Un reguero de pólvora, Rebecca West, p. 60
Era un automóvil excelente para
la Alemania ocupada. Recorrió zumbando la larga carretera arenosa que bordeaba
los alegres lagos suburbanos hasta que el horror individual del Berlín
bombardeado manifestó su personalidad de repente. Las distintas ciudades presentan
diferentes modos de desolación. A primera vista aquí no había escombros, y
pocos solares, sino kilómetro tras kilómetro de enormes casas huecas, depuradas
por el viento y la lluvia, meros diagramas de vivienda.

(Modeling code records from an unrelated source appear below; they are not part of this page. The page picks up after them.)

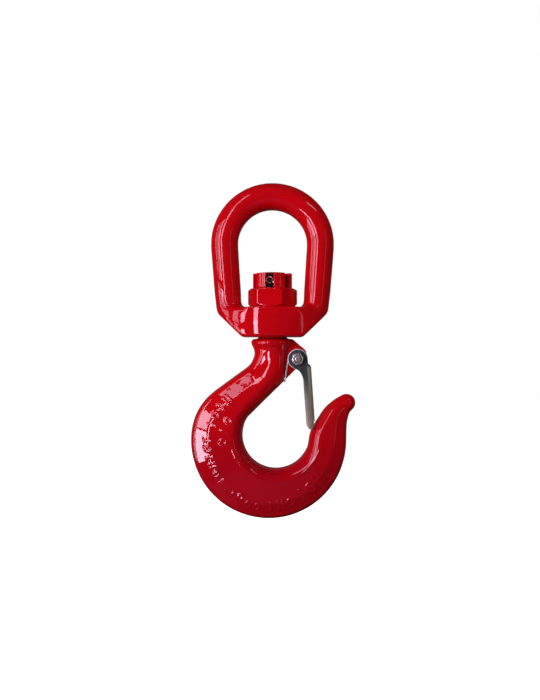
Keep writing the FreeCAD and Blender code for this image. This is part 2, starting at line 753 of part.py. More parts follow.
def pivot_placement():
    """Sub-parts of the pivot are made upright and laid over, so that their +Z points to -Y."""
    return FreeCAD.Placement(
        Vector(size("pivot_x"), 0, size("pivot_z")), FreeCAD.Rotation(Vector(1, 0, 0), 90)
    )


def make_latch_bolt():
    body = new_body("latch_bolt")
    seat = size("latch_width") / 2 + size("bolt_gap")
    head = new_sketch(body, "head_outline", "XY_Plane", offset=-seat)
    hexagon(head, "bolt_head_flats", turn=12)
    pad = add_feature(body, "Pad", "head", head, reverse=True)
    bind(pad, Length="bolt_head_height")
    shank = new_sketch(body, "shank_outline", "XY_Plane", offset=-seat - 0.5)
    centred_circle(shank, "shank_radius", "bolt_radius")
    rod = add_feature(body, "Pad", "shank", shank)
    bind(rod, Length="latch_width + 2 * bolt_gap + latch_nut_height + bolt_end + 0.5")
    end = seat + size("latch_nut_height") + size("bolt_end")
    doc.recompute()
    bevel = body.newObject("PartDesign::Chamfer", "thread_end")
    bevel.Base = (rod, edges_where(rod.Shape, lambda e: abs(e.BoundBox.ZMin - end) < 0.01))
    bevel.Size = 0.4
    doc.recompute()
    body.Placement = pivot_placement()
    return body


def make_latch_nut():
    body = new_body("latch_nut")
    seat = size("latch_width") / 2 + size("bolt_gap")
    hexa = new_sketch(body, "hexagon", "XY_Plane", offset=seat)
    hexagon(hexa, "latch_nut_flats", turn=12)
    pad = add_feature(body, "Pad", "hexagon_pad", hexa)
    bind(pad, Length="latch_nut_hex_height")
    collar = new_sketch(body, "collar_outline", "XY_Plane", offset=seat)
    centred_circle(collar, "collar_radius", "latch_nut_collar_radius")
    collar_pad = add_feature(body, "Pad", "collar", collar)
    bind(collar_pad, Length="latch_nut_height")
    bore = new_sketch(body, "bore_outline", "XY_Plane")
    centred_circle(bore, "bore_radius", "bolt_radius")
    through_pocket(body, "bore", bore)
    seat_floor = seat + size("latch_nut_hex_height")
    seat_cut = new_sketch(body, "insert_seat_outline", "XY_Plane", offset=seat_floor)
    centred_circle(seat_cut, "seat_radius", "insert_radius")
    cut = add_feature(body, "Pocket", "insert_seat", seat_cut, reverse=True)
    cut.Length = 3
    doc.recompute()
    body.Placement = pivot_placement()
    return body


def make_latch_nut_insert():
    body = new_body("latch_nut_insert")
    seat = size("latch_width") / 2 + size("bolt_gap") + size("latch_nut_hex_height")
    ring = new_sketch(body, "ring_outline", "XY_Plane", offset=seat)
    centred_circle(ring, "outer", "insert_radius")
    centred_circle(ring, "inner", "bolt_radius")
    pad = add_feature(body, "Pad", "ring", ring)
    bind(pad, Length="latch_nut_height - latch_nut_hex_height - 0.2")
    doc.recompute()
    body.Placement = pivot_placement()
    return body


# --- latch spring ----------------------------------------------------------------------------------


def make_latch_spring():
    """One wire: an arm on the latch, a coil, a leg, a bridge across the throat, and the same again."""
    wire, coil, pitch = size("wire_radius"), size("coil_radius"), size("coil_pitch")
    pivot = Vector(size("pivot_x"), 0, size("pivot_z"))
    bridge = Vector(size("bridge_x"), 0, size("bridge_z"))
    inner_y = size("ear_width") / 2 + wire + 0.08

    # the leg touches the coil on its left; the coil winds over the top and ends on its right
    to_bridge = bridge - pivot
    leg_angle = 360 + math.degrees(
        math.atan2(to_bridge.z, to_bridge.x) - math.acos(coil / to_bridge.Length)
    )
    turns = 1 + leg_angle / 360
    start_way = Vector(0, 2 * math.pi * coil, pitch)
    disc = Part.Wire(Part.Circle(Vector(coil, 0, 0), start_way, wire).toShape())
    helix = Part.makeHelix(pitch, pitch * turns, coil, 0, True)
    winding = Part.Wire(helix).makePipeShell([disc], True, True)
    winding.rotate(Vector(0, 0, 0), Vector(1, 0, 0), 90)
    winding.rotate(Vector(0, 0, 0), Y_AXIS, -leg_angle)
    winding.translate(pivot - Y_AXIS * inner_y)

    # the straight ends start a little inside the coil and are drawn a trace thinner
    overlap, thinner = 0.8, wire - 0.05
    leg_top = polar(pivot, leg_angle, coil) - Y_AXIS * inner_y
    leg_end = bridge - Y_AXIS * inner_y
    leg_way = (leg_end - leg_top).normalize()
    arm_top = pivot + Vector(coil, -inner_y - pitch * turns, overlap)
    half = [
        winding,
        rod_between(leg_top - leg_way * overlap, leg_end, thinner),
        rod_between(arm_top, arm_top + Vector(1.2, 0, -13.0), thinner),
    ]
    other_half = [piece.mirror(Vector(0, 0, 0), Y_AXIS) for piece in half]
    reach = Y_AXIS * (inner_y + wire + 0.1)
    spring = doc.addObject("Part::Feature", "latch_spring")
    spring.Shape = rod_between(bridge - reach, bridge + reach, wire).fuse(half + other_half)
    return spring


def rod_between(start, end, radius):
    way = end - start
    return Part.makeCylinder(radius, way.Length, start, way)


# --- build, check and write --------------------------------------------------------------------------


def check_states():
    for thing in doc.Objects:
        if "Invalid" in thing.State or "Error" in thing.State:
            raise RuntimeError(f"{thing.Label} failed: {thing.State}")


def main():
    os.makedirs("parts", exist_ok=True)
    makers = (
        make_bail, make_hook, make_castle_nut, make_roll_pin, make_latch,
        make_latch_bolt, make_latch_nut, make_latch_nut_insert, make_latch_spring,
    )
    sub_parts = [make() for make in makers]
    doc.recompute()
    check_states()
    for part in sub_parts:
        shape = part.Shape
        if shape.isNull() or not shape.isValid() or len(shape.Solids) != 1:
            raise RuntimeError(f"{part.Label} is not one valid solid: {len(shape.Solids)}")
        box = shape.BoundBox
        print(
            f"{part.Label:18} {shape.Volume:10.1f} mm3   X {box.XMin:7.2f} {box.XMax:7.2f}"
            f"   Y {box.YMin:7.2f} {box.YMax:7.2f}   Z {box.ZMin:8.2f} {box.ZMax:8.2f}"
        )
        shape.exportStep(os.path.join("parts", f"{part.Label}.step"))


main()
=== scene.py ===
"""Swivel hook: forged bail and hook in thick red enamel, with a sprung sheet-steel latch."""
import json
import math

import bpy
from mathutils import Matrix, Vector, noise
from mathutils.bvhtree import BVHTree


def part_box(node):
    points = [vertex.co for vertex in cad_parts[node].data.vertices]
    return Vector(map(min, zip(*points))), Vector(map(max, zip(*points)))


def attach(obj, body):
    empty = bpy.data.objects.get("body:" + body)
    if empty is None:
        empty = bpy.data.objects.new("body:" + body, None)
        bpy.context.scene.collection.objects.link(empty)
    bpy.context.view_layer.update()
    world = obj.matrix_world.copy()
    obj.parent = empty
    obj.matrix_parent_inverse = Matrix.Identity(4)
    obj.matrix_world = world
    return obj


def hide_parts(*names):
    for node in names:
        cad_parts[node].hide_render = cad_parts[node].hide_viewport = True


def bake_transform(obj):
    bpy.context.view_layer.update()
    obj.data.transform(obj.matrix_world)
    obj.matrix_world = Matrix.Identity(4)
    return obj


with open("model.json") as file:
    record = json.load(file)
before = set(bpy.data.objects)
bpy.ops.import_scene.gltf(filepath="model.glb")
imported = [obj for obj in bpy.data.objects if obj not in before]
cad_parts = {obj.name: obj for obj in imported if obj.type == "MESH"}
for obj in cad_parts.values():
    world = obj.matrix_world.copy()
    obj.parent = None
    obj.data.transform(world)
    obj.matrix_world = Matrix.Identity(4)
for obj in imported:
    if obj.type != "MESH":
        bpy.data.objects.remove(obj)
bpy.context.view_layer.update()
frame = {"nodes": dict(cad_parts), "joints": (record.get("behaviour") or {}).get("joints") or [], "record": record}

MM = 0.001
scene = bpy.context.scene
nodes = frame["nodes"]


def node_box(name):
    low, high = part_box(name)
    return Vector(low), Vector(high)


hook_low, hook_high = node_box("hook")
bail_high = node_box("bail")[1]
nut_low, nut_high = node_box("castle_nut")
latch_low, latch_high = node_box("latch")
hinge = next(joint for joint in frame["joints"] if joint["name"] == "latch_hinge")
pivot = Vector(hinge["pos_m"])

# the latch's web: how far its top corner is out from and below the pivot, and its lean
WEB_OUT, WEB_DROP = 8.5 * MM, 4.2 * MM
WEB_SLOPE = math.tan(math.radians(4.0))


def web_edge(z):
    """X of the latch's slanted web at this height."""
    return pivot.x + WEB_OUT + (pivot.z - WEB_DROP - z) * WEB_SLOPE


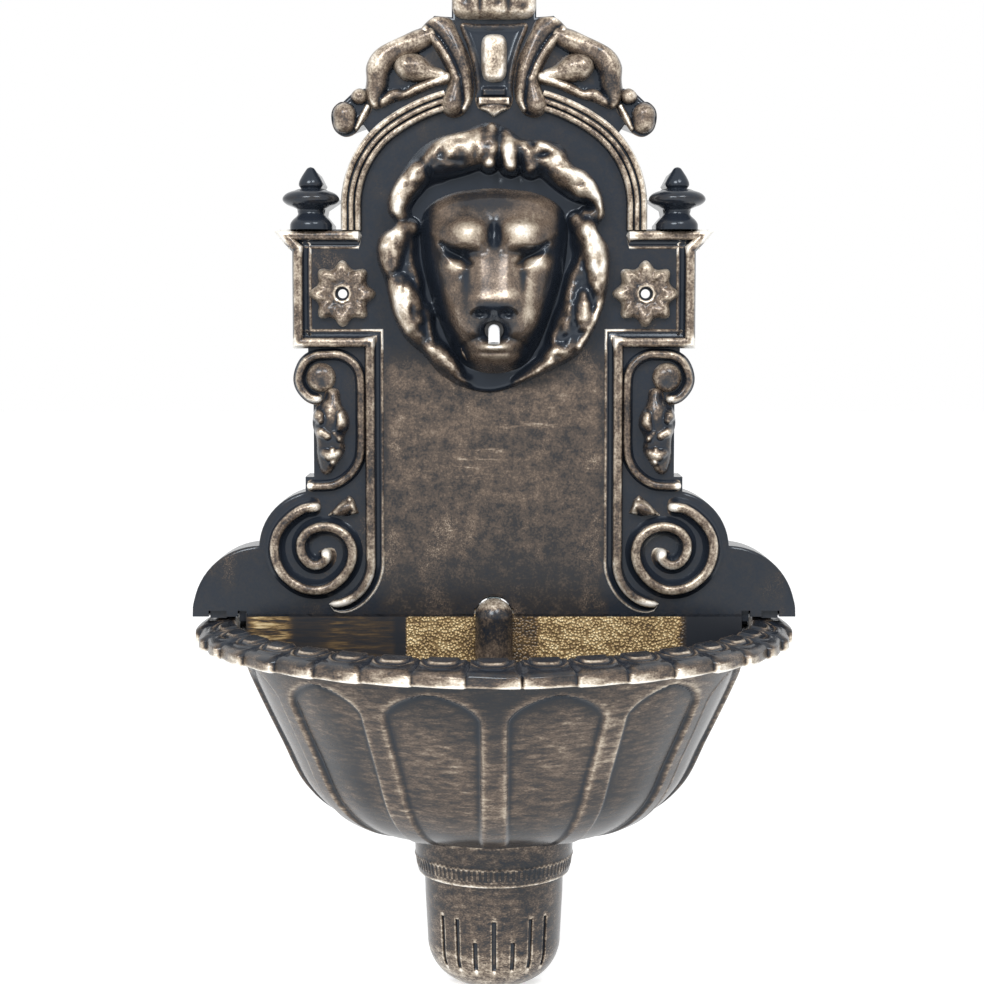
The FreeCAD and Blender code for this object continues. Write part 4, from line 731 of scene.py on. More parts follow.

Después de haberse
pasado la vida dibujando la opulenta arquitectura de los antiguos romanos y sus
descendientes renacentistas, Piranesi enloqueció en sus últimos años y se
dedicó a dibujar edificios igual de majestuosos,
pero despojados hasta mostrar el ladrillo desnudo, y entregados a la áspera
necesidad de ser prisiones. Berlín había experimentado precisamente ese mismo cambio.
Antaño presumía de muchas grandes avenidas, bordeadas de grandes casas,
ornamentadas con exceso. Los caparazones de esas casas aún se erguían. A menudo
podía imaginarse que la casa entera se mantenía en pie, aunque despojada de
todo ornamento, para servir a algún propósito utilitario: ser un mejor asilo o
cuartel. Pero las ventanas sin cristales miraban hacia dentro, a través de la ruina
sin habitaciones, hacia las otras ventanas sin cristales en el otro extremo, y
mostraban el cielo vacío más allá, en una mirada fija de demente.
No resultaba fácil saber qué
sentían los berlineses. Por la calle, las mujeres vestían abrigos de invierno
mejores que los que habíamos visto en lnglaterra en años. Los teatros estaban
abiertos: había un festival Oscar Wilde y por las fotos se veía que el
vestuario era muy bonito. Pero por descontado, ninguna persona, ninguna
institución, eran las mismas en esta ciudad que, mientras Londres era castigada
con látigos, lo había sido a su vez con escorpiones; una continuamente se
desconcertaba a su vez al dar con alguna forma familiar sin su contenido
acostumbrado. Los locales a pie de calle de los edificios en ruinas estaban
siendo restaurados como tiendas y un buen número de ellos abrían como
librerías. Las librerías alemanas rara vez -o nunca- habían resultado tan
acogedoras como lo son las mejores librerías inglesas, francesas o finlandesas,
pero sí habían constituido la desembocadura de un negocio editorial
inmensamente poderoso y eficiente. Ahora, sin embargo, meramente contenían propaganda
aliada y una cierta cantidad de volúmenes que brindaban a algunos autores
alemanes una clase de fama singularmente desagradable. Cada librería exhibía un
buen montón de ejemplares de unas pocas obras de desconocidos autores alemanes;
era obvio que cuando estos libreros habían retomado sus actividades con permiso
de los Aliados, se habían visto forzados a surtir sus estanterías recurriendo a
la exhumación de remanentes de títulos publicados antes de la guerra, que
habían resultado un fracaso y habían tenido que ser almacenados.